**PROBLEM TO SOLVE**
Only the lines from the one with "Recreate this object" through the one with "cheek_edge_round = 0.3" are to be restated, word for word, with both of them included.

**PROVIDED INFORMATION**
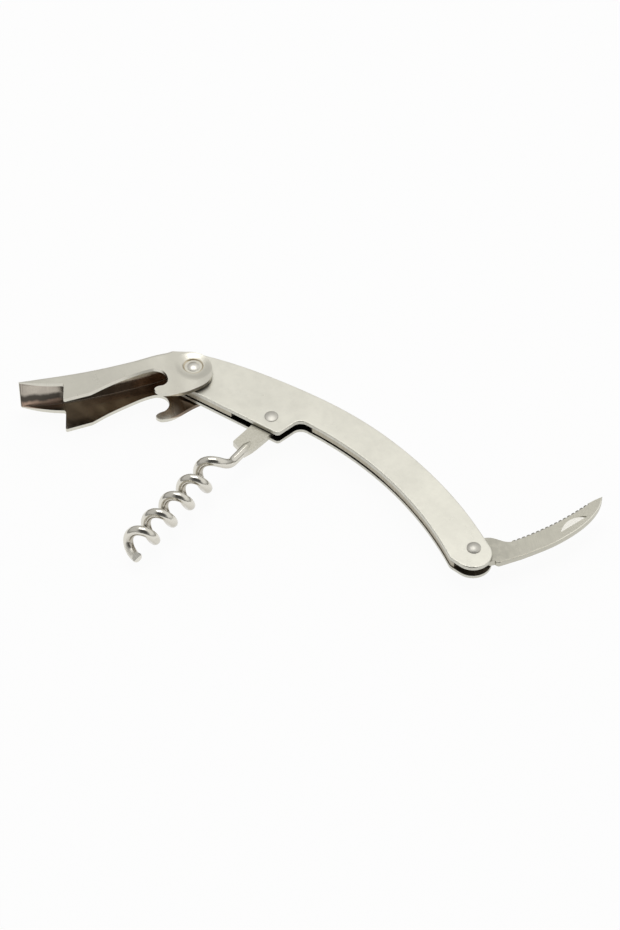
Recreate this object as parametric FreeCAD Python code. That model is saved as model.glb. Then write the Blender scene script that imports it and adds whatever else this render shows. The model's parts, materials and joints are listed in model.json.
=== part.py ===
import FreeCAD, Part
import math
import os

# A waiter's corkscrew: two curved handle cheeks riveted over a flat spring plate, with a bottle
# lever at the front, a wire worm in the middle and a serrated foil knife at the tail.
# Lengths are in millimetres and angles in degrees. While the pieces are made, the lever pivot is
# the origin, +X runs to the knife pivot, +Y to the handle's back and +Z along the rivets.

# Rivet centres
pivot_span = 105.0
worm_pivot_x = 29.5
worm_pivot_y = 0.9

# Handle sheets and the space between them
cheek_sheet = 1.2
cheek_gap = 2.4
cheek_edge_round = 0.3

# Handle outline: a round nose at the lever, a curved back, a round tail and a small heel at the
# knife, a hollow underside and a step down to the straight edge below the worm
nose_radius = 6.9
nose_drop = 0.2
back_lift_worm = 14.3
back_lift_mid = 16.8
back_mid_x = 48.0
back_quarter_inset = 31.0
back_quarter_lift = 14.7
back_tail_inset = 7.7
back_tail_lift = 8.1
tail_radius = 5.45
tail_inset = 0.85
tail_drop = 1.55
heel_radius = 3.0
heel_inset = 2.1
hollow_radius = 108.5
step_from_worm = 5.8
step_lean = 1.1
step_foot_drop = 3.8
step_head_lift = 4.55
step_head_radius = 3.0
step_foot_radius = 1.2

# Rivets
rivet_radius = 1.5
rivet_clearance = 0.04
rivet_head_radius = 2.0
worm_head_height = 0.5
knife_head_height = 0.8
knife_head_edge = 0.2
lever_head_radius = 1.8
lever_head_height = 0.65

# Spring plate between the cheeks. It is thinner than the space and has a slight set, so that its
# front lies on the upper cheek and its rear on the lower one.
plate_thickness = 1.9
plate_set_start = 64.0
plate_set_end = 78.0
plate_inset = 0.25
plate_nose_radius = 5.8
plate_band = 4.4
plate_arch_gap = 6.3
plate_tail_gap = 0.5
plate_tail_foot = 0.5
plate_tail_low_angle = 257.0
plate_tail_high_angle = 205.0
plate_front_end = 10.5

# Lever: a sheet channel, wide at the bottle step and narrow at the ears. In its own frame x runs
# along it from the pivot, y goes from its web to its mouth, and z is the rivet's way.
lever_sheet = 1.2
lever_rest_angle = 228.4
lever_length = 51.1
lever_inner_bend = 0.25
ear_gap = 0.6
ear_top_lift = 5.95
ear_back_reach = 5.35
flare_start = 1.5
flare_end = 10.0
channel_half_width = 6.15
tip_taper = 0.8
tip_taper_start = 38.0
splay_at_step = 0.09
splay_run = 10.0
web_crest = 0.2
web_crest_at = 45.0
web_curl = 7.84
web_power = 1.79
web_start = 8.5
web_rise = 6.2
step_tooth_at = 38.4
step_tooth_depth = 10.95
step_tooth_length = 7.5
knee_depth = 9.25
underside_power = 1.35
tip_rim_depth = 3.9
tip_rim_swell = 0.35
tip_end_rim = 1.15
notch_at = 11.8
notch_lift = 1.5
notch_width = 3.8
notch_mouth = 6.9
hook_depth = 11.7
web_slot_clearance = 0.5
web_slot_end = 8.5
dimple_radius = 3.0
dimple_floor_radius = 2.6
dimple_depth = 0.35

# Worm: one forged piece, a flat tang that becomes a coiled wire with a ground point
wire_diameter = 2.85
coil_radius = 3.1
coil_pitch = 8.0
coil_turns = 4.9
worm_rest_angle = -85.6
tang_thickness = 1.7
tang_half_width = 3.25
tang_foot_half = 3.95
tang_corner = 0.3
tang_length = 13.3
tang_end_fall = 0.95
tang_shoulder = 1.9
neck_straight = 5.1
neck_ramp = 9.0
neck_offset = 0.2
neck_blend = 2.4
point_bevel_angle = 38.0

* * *

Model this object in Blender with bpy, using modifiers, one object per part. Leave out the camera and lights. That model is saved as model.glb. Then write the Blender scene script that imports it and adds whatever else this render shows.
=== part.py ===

**TASK OUTPUT**
Recreate this object as parametric FreeCAD Python code. That model is saved as model.glb. Then write the Blender scene script that imports it and adds whatever else this render shows. The model's parts, materials and joints are listed in model.json.
=== part.py ===
import FreeCAD, Part
import math
import os

# A waiter's corkscrew: two curved handle cheeks riveted over a flat spring plate, with a bottle
# lever at the front, a wire worm in the middle and a serrated foil knife at the tail.
# Lengths are in millimetres and angles in degrees. While the pieces are made, the lever pivot is
# the origin, +X runs to the knife pivot, +Y to the handle's back and +Z along the rivets.

# Rivet centres
pivot_span = 105.0
worm_pivot_x = 29.5
worm_pivot_y = 0.9

# Handle sheets and the space between them
cheek_sheet = 1.2
cheek_gap = 2.4
cheek_edge_round = 0.3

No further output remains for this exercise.